══ Source excerpt ══
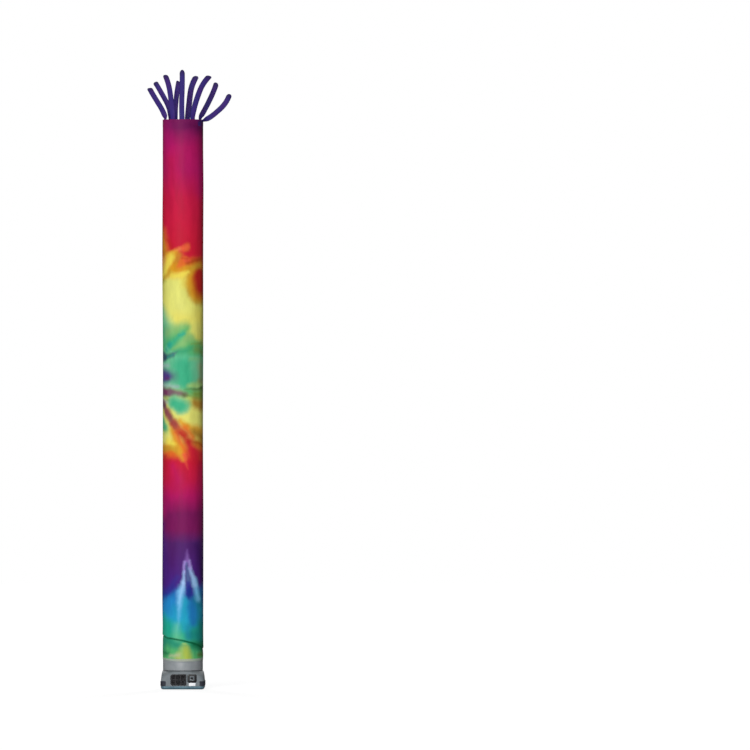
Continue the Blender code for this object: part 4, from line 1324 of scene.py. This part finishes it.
THREAD, RIPSTOP = 0.0007, 0.0055            # between threads, and between the thicker ones
PUCKER = 0.031              # between the puckers along the back seam
SEAM_REACH = (0.035, 0.006)                 # they fade in between these from the seam
HEM_UNDYED = (0.032, 0.018)                 # the dye fades out between these above the hem
MOTTLED = (0.93, 1.05)      # the print's tone is patchy between these
WEAVE_TINT, LINING_TINT = 0.05, 0.35        # how far both change the print's colour
BLACK = (0.0, 0.0, 0.0, 1.0)
LINING_SHADE = shade(214, 206, 204)
VIOLET, BLUE_VIOLET, STREAK = shade(58, 46, 124), shade(70, 42, 120), shade(50, 52, 140)
DARK_EDGE, DARK_TIP = shade(34, 24, 84), shade(46, 36, 78)
DUST, GRIME = shade(176, 172, 162), shade(46, 46, 50)


def tie_dye(around, height, point):
    """The print's colour. Broad and fine noise push the place about, as wet dye creeps; the
    ground colour goes by height, and the strokes lie over it in turn."""
    # the cloth was folded down both sides, so its back repeats its front turned round
    quarter = ROUND_THE_TUBE / 4
    folded = calc("PINGPONG", around + quarter, 2 * quarter) - quarter
    place = joined(folded, height)
    for scale, detail, reach in CREEP:
        push = vector("SUBTRACT", noise(point, scale, detail, out=1), (0.5, 0.5, 0.5))
        place = vector("MULTIPLY_ADD", push, (reach, reach, 0.0), place)
    level = parted(place)[1]
    span = GROUND_HIGH - GROUND_LOW
    stops = [((h - GROUND_LOW) / span, DYES[name]) for h, name in reversed(GROUND)]
    colour = ramp((level - GROUND_LOW) / span, stops)
    group = stroke_group()
    for name, *sizes, percent in STROKES:
        s0, h0, s1, h1, half, end_half, softness = (size / 1000 for size in sizes)
        mask = use_group(group, Place=place, Start=(s0, h0, 0.0), End=(s1, h1, 0.0),
                         Half_Width=half, End_Half_Width=end_half, Softness=softness,
                         Strength=percent / 100)["Mask"]
        colour = mixed(mask, colour, DYES[name])
    return colour


def tie_dye_cloth(weave):
    """Printed ripstop: the tie-dye, mottled a little, paler on the lining, darker deep in
    the fold, left undyed along the hem and puckered along the back seam."""
    material, tree, shader = new_material("tie_dye_cloth", Specular_IOR_Level=0.07)
    point = place_of(tree)
    height = parted(point)[2]
    laid = parted(Wire(node(tree, "UVMap", {"uv_map": "OFBake"}).outputs[0]))
    around = (laid[0] - 0.5) * ROUND_THE_TUBE
    colour = tie_dye(around, height, point)
    mottle = noise(stretched(point, 1.0, 1.0, 0.30), 15.0, detail=3.0, roughness=0.55)
    tone = alike(eased(mottle, 0.30, 0.70, *MOTTLED))
    colour = vector("MULTIPLY", colour, tone)
    sag = calc("COSINE", around / TUBE_RADIUS) * LOW_SECTIONS[0, 3]
    undyed = eased(height - HEM_HEIGHT + sag, *HEM_UNDYED, high=0.85)
    colour = mixed(undyed, colour, DYES["hem grey"])
    fold = attribute(tree, "fold") * eased(around, -0.30, 0.25, low=0.85)
    colour = mixed(fold, colour, DYES["bottle green"])
    colour = mixed(attribute(tree, "lining") * LINING_TINT, colour, LINING_SHADE)
    cloth = use_group(weave, Place=joined(around, height), Thread=THREAD, Square=RIPSTOP)
    colour = mixed(cloth["Tint"] * WEAVE_TINT, colour, BLACK)
    from_seam = ROUND_THE_TUBE / 2 - calc("ABSOLUTE", around)
    pucker = calc("SINE", height * (2 * pi / PUCKER)) * eased(from_seam, *SEAM_REACH)
    dress(shader, colour, eased(mottle, 0.3, 0.7, low=0.50, high=0.60),
          cloth["Height"] + pucker * 3.0, distance=0.00025, strength=0.35)
    return material


def purple_cloth(weave):
    """Streamer nylon: violet and blue-violet drawn out along each strip, darker at the tip
    and along the cut edges."""
    material, tree, shader = new_material("purple_cloth", Specular_IOR_Level=0.08)
    along, across, reach = (attribute(tree, n) for n in ("along", "across", "reach"))
    broad = noise(stretched(place_of(tree), 1.0, 1.0, 0.35), 14.0)
    colour = mixed(eased(broad, 0.35, 0.65), VIOLET, BLUE_VIOLET)
    streak = noise(joined(across * 160.0, along * 9.0), 1.0, detail=3.0, roughness=0.6)
    edge = calc("ABSOLUTE", across)
    for share, tint in ((eased(streak, 0.45, 0.75, high=0.35), STREAK),
                        (eased(edge, 0.018, 0.0275, high=0.45), DARK_EDGE),
                        (eased(reach, 0.84, 1.0, high=0.70), DARK_TIP)):
        colour = mixed(share, colour, tint)
    cloth = use_group(weave, Place=joined(across, along), Thread=THREAD, Square=RIPSTOP)
    colour = mixed(cloth["Tint"] * 0.12, colour, BLACK)
    dress(shader, colour, eased(streak, 0.3, 0.7, low=0.48, high=0.60),
          cloth["Height"], distance=0.0002, strength=0.6)
    return material


def thread_finish(name, dark, light):
    """Sewing thread, lighter where it lies high and darker between its twists."""
    material, tree, shader = new_material(name, Sheen_Weight=0.15)
    twist = noise(place_of(tree), 2600.0, detail=1.0)
    colour = mixed(eased(twist, 0.35, 0.65), dark, light)
    dress(shader, colour, 0.6, twist, distance=0.0001, strength=0.5)
    return material


def grimed(painted, point, joints):
    """A colour with patchy grime beside each joint, given as its height and the reach."""
    height = parted(point)[2]
    patchy = noise(point, 46.0, detail=3.0, roughness=0.65)
    patchy = eased(patchy, 0.15, 0.6, low=0.55, high=0.95)
    for joint, reach in joints:
        near = eased(calc("ABSOLUTE", height - joint), reach, 0.0)
        painted = mixed(near * patchy, painted, GRIME)
    return painted


def moulded(name, grain, colour, tone, roughness, size, dusty, joints, **fixed):
    """Moulded or painted stuff: its colour mottled towards a second tone, dust on what faces
    up, grime beside its joints, and a grain that also varies the gloss."""
    material, tree, shader = new_material(name, **fixed)
    point = place_of(tree)
    facing = Wire(node(tree, "NewGeometry").outputs["Normal"])
    made = use_group(grain, Place=point, Facing=facing, Size=size)
    painted = mixed(eased(made["Mottle"], 0.30, 0.70), shade(*colour), shade(*tone))
    painted = mixed(made["Dust"] * dusty, painted, DUST)
    if joints:
        painted = grimed(painted, point, joints)
    rough = eased(made["Mottle"], 0.25, 0.75, low=roughness - 0.06, high=roughness + 0.08)
    rough = calc("MAXIMUM", rough, made["Dust"] * 0.8)
    dress(shader, painted, rough, made["Height"], distance=0.00012, strength=0.5)
    return material


# ---- the stage ---------------------------------------------------------------

VIEW_WIDTH = 8.475          # how much the view spans at the tube
VIEW_MIDDLE_X, VIEW_MIDDLE_Z = 2.17, 3.546
EYE_DISTANCE = 120.0
SENSOR = 36.0
AMBIENT = 0.05
WHITE, FLOOR_GREY = (1.0, 1.0, 1.0, 1.0), (0.42, 0.42, 0.42, 1.0)
FLOOR_HALF = 60.0
FLOOR_DEPTH = 0.0005
FLOOR_GLOW = 0.80           # how bright the floor stays where no light falls on it
SUNS = (
    # (name, degrees round from the front towards +X, degrees up, power, degrees of spread)
    ("key light", -12, 14, 2.65, 24),
    ("back light, right", 163, 30, 0.95, 15),
    ("back light, left", 197, 30, 0.95, 15),
)


def make_camera():
    """A long lens that looks level at the middle of the view, from far in front."""
    data = bpy.data.cameras.new("camera")
    data.sensor_width = SENSOR
    data.lens = SENSOR * EYE_DISTANCE / VIEW_WIDTH
    data.clip_end = 4 * EYE_DISTANCE
    ob = placed("camera", data)
    ob.location = (VIEW_MIDDLE_X, -EYE_DISTANCE, VIEW_MIDDLE_Z)
    ob.rotation_euler = (pi / 2, 0.0, 0.0)
    bpy.context.scene.camera = ob


def make_world():
    """A white surround for the eye and a dimmer one for the light that it gives."""
    world = bpy.data.worlds.new("studio")
    bpy.context.scene.world = world
    world.use_nodes = True
    tree = world.node_tree
    strength = seen_by_eye(tree) * (1.0 - AMBIENT) + AMBIENT
    feed_by_name(tree.nodes["Background"].inputs, {"Color": WHITE, "Strength": strength})


def make_floor():
    """A plain pale floor, bright to the eye, which throws only a little light back."""
    corners = [(x * FLOOR_HALF, y * FLOOR_HALF, -FLOOR_DEPTH)
               for x, y in ((-1, -1), (1, -1), (1, 1), (-1, 1))]
    mesh = bpy.data.meshes.new("floor")
    mesh.from_pydata(corners, [], [(0, 1, 2, 3)])
    ob = placed("floor", mesh)
    material, tree, shader = new_material("pale_floor", Roughness=0.9, Specular_IOR_Level=0.0,
                                          Base_Color=FLOOR_GREY, Emission_Color=WHITE)
    feed_by_name(shader.inputs, {"Emission Strength": seen_by_eye(tree) * FLOOR_GLOW})
    mesh.materials.append(material)


def make_stage():
    """The camera, the white surround, the floor and three broad soft lights."""
    bpy.context.scene.view_settings.view_transform = "Standard"
    make_camera()
    make_world()
    make_floor()
    for name, azimuth, elevation, power, spread in SUNS:
        data = bpy.data.lights.new(name, "SUN")
        data.energy, data.angle = power, radians(spread)
        placed(name, data).rotation_euler = (radians(90 - elevation), 0.0, radians(azimuth))


# ---- putting it together -----------------------------------------------------

def make_cloth(weave):
    """The tube, its streamers and its stitches, and what the sheets rest on."""
    dyed = tie_dye_cloth(weave)
    tube = add_piece(tube_sheet(), "dancer", "tie_dye_cloth", dyed, "tube")
    thread = make_streamers(purple_cloth(weave))
    pale = thread_finish("pale_thread", shade(150, 140, 136), shade(214, 206, 200))
    wine = thread_finish("wine_thread", shade(96, 20, 60), shade(160, 50, 100))
    seam = [seam_stitches(side * SEAM_APART / 2) for side in (-1, 1)]
    hem = [ring_stitches(HEM_HEIGHT + up) for up in (EDGE_ROW, HEM_BAND - BAND_ROW)]
    rim = [ring_stitches(TOP_HEIGHT - down) for down in (EDGE_ROW, HEM_BAND - BAND_ROW)]
    sewn = [add_piece(stitch_mesh(name, lines), "dancer", "tie_dye_cloth", finish)
            for name, lines, finish in (("seam_stitching", seam, wine),
                                        ("hem_stitching", hem, pale),
                                        ("rim_stitching", rim + thread, wine))]


LOW_GLOSS, MID_GLOSS = dict(Specular_IOR_Level=0.2), dict(Specular_IOR_Level=0.3)
MOULDED = (
    # (name, colour, second tone, roughness, grain size, dust, grimy joints and their reach,
    #  fixed sockets)
    ("grey_housing", (118, 126, 131), (127, 133, 137), 0.68, 0.0009, 0.10,
     ((BASE_TOP, 0.006), (TRAY_TOP, 0.004)), LOW_GLOSS),
    ("grey_collar", (142, 148, 152), (151, 155, 159), 0.42, 0.0009, 0.15,
     ((BASE_TOP, 0.009),), {}),
    ("blue_grey_tray", (88, 120, 136), (98, 132, 146), 0.40, 0.0016, 0.35,
     ((TRAY_TOP, 0.003),), dict(Metallic=0.25)),
    ("black_grille", (20, 18, 24), (32, 26, 32), 0.50, 0.0008, 0.15, (), MID_GLOSS),
    ("black_panel", (6, 6, 9), (12, 12, 16), 0.38, 0.0020, 0.05, (), LOW_GLOSS),
    ("pale_grey_frame", (104, 114, 122), (118, 128, 135), 0.35, 0.0010, 0.35, (), {}),
    ("black_rocker", (14, 14, 17), (24, 24, 28), 0.28, 0.0010, 0.20, (), {}),
    ("white_label", (240, 243, 247), (250, 251, 252), 0.50, 0.0012, 0.15, (), {}),
    ("black_rubber", (32, 36, 46), (44, 46, 58), 0.70, 0.0007, 0.35, (), {}),
)
PLATE_EDGE, BEZEL_EDGE, BEZEL_HOLE_EDGE = 0.0022, 0.0015, 0.0008    # rounded edges
LABEL_EDGE, SLOT_EDGE = 0.0004, 0.0006


def make_blower(grain):
    """The blower's pieces, each with its finish and the solid part that it stands for."""
    finish = {name: moulded(name, grain, *row, **fixed) for name, *row, fixed in MOULDED}
    plate = ringed_plate("switch_plate", PROUD, PANEL_DEPTH, PLATE_EDGE, PANEL,
                         frame_sizes(-GAP), 0.0)
    bezel = ringed_plate("switch_bezel", FRAME_PROUD, FRAME_DEPTH, BEZEL_EDGE,
                         frame_sizes(0.0), frame_sizes(FRAME_BORDER), BEZEL_HOLE_EDGE)
    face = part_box("label")[0].y
    label = capped_mesh("blank_label", plate_rings(face, LABEL_THICKNESS, LABEL_EDGE, LABEL))
    pads = [(pad_mesh(where, quarter), "dancer", "black_rubber", "corner_pad_" + where)
            for quarter, where in enumerate(("front_left", "front_right",
                                             "rear_right", "rear_left"))]
    pieces = (
        (housing_mesh(), "dancer", "grey_housing", "housing"),
        (collar_mesh(), "dancer", "grey_collar", "collar"),
        (tray_mesh(), "dancer", "blue_grey_tray", "tray"),
        (merged_copy("louvre_grille", "intake_grille", SLOT_EDGE), "dancer", "black_grille",
         "intake_grille"),
        (plate, "dancer", "black_panel", "switch_panel"),
        (bezel, "dancer", "pale_grey_frame", "switch_frame"),
        (rocker_mesh(), "rocker", "black_rocker", "rocker"),
        (mark_mesh(), "rocker", "pale_grey_frame"),
        (label, "dancer", "white_label", "label"),
        *pads,
        (gland_mesh(), "dancer", "black_rubber", "cable_gland"),
    )
    for mesh, body, slot, *nodes in pieces:
        add_piece(mesh, body, slot, finish[slot], *nodes)


make_stage()
make_cloth(weave_group())
make_blower(grain_group())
═══
Reproduce only the lines from the top of the material through the one bearing "DUST, GRIME = shade(176, 172, 162), shade(46, 46, 50)", each exactly as it stands.

__Solution to this problem__.
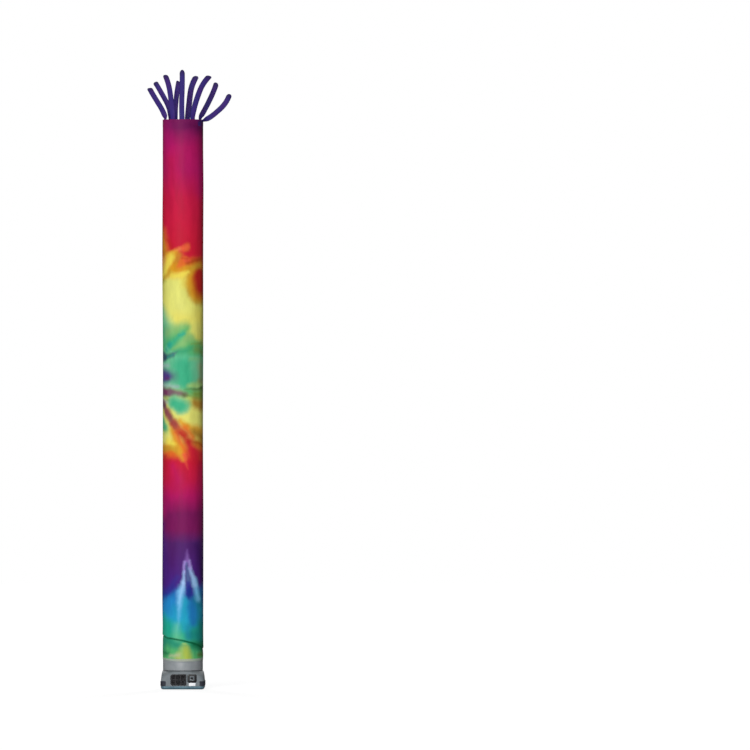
Continue the Blender code for this object: part 4, from line 1324 of scene.py. This part finishes it.
THREAD, RIPSTOP = 0.0007, 0.0055            # between threads, and between the thicker ones
PUCKER = 0.031              # between the puckers along the back seam
SEAM_REACH = (0.035, 0.006)                 # they fade in between these from the seam
HEM_UNDYED = (0.032, 0.018)                 # the dye fades out between these above the hem
MOTTLED = (0.93, 1.05)      # the print's tone is patchy between these
WEAVE_TINT, LINING_TINT = 0.05, 0.35        # how far both change the print's colour
BLACK = (0.0, 0.0, 0.0, 1.0)
LINING_SHADE = shade(214, 206, 204)
VIOLET, BLUE_VIOLET, STREAK = shade(58, 46, 124), shade(70, 42, 120), shade(50, 52, 140)
DARK_EDGE, DARK_TIP = shade(34, 24, 84), shade(46, 36, 78)
DUST, GRIME = shade(176, 172, 162), shade(46, 46, 50)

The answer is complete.